5. Experimental Evaluation and Results

The AI-driven resource allocation model was evaluated using 1000 servers across three data centers, simulating a real-world cloud infrastructure. Workload data from various applications was collected over six months. Performance metrics included MAE, RMSE, MAPE for prediction accuracy, and Resource Utilization, SLA Violation Rate, PUE, and Cost Efficiency for allocation efficiency.

The hybrid XGBoost-LSTM model demonstrated superior accuracy across time horizons from 5 minutes to 24 hours. Resource utilization increased from 65% to 83%, SLA violation rates decreased from 2.5% to 0.8%, and PUE improved from 1.4 to 1.18. The model outperformed existing methods in prediction accuracy, resource utilization efficiency, and adaptability to workload variations.
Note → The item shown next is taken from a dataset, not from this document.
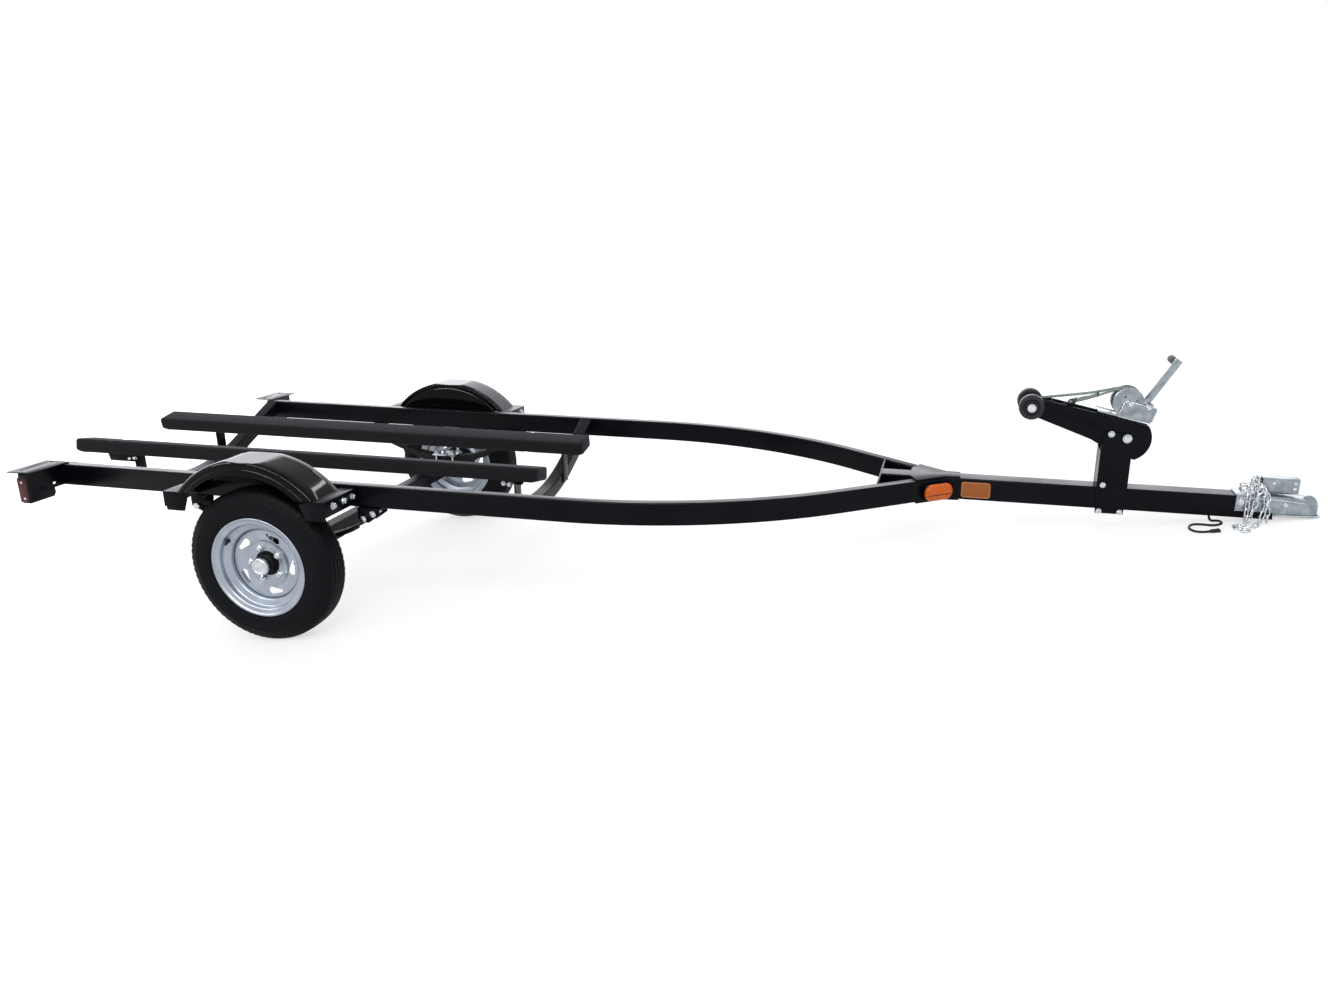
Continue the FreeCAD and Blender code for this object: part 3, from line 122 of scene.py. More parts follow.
def startMaterial(name, colour, roughness, metallic=0.0, sockets=None):
    material = bpy.data.materials.new(name)
    material.use_nodes = True
    tree = material.node_tree
    shader = tree.nodes["Principled BSDF"]
    values = {"Base Color": hexColour(colour), "Roughness": roughness, "Metallic": metallic,
              **(sockets or {})}
    for key, value in values.items():
        shader.inputs[key].default_value = value
    return material, tree, shader, addNode(tree, "ShaderNodeTexCoord").outputs["Object"]


def roughen(tree, shader, place, low, high, size):
    # Handling marks and thin dust change the gloss in soft patches
    patches = addNode(tree, "ShaderNodeTexNoise", {"Scale": perMetre(size), "Detail": 3.0, "Roughness": 0.45},
                      {"Vector": place})
    span = addNode(tree, "ShaderNodeMapRange", {"From Min": 0.3, "From Max": 0.7, "To Min": low,
                                                "To Max": high},
                   {"Value": patches.outputs["Fac"]})
    tree.links.new(span.outputs["Result"], shader.inputs["Roughness"])
    return patches


def tint(tree, shader, factor, darker, lighter, stops=(0.35, 0.65)):
    ramp = addNode(tree, "ShaderNodeValToRGB", None, {"Fac": factor})
    for stop, position, colour in zip(ramp.color_ramp.elements, stops, (darker, lighter)):
        stop.position = position
        stop.color = hexColour(colour)
    tree.links.new(ramp.outputs["Color"], shader.inputs["Base Color"])


def bumpFrom(tree, shader, height, distance, strength=1.0, under=None):
    links = {"Height": height}
    if under:
        links["Normal"] = under
    bump = addNode(tree, "ShaderNodeBump", {"Strength": strength, "Distance": distance / 1000}, links)
    tree.links.new(bump.outputs["Normal"], shader.inputs["Normal"])
    return bump.outputs["Normal"]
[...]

Key insights revealed the model's ability to capture short-term and long-term patterns, its adaptability to varying workload conditions, and improved resource utilization and energy efficiency. The reduction in SLA violation rates highlighted the model's capability to maintain service quality under high-demand scenarios.

6. Conclusion

This study presents an AI-driven predictive analytics framework for optimizing resource allocation in cloud computing environments. By leveraging a hybrid predictive model that combines XGBoost and LSTM networks, we effectively forecast workload patterns and dynamically adjust resource allocations. Experimental results demonstrate significant improvements in resource utilization, reductions in SLA violation rates, and enhancements in energy efficiency. Compared to existing methods, the proposed model shows superior performance in prediction accuracy and resource allocation efficiency. Future work will focus on further enhancing the model's scalability and adaptability to address more complex and dynamic cloud environments. Additionally, exploring the integration of more AI techniques into resource management systems could lead to even more intelligent and autonomous cloud resource management.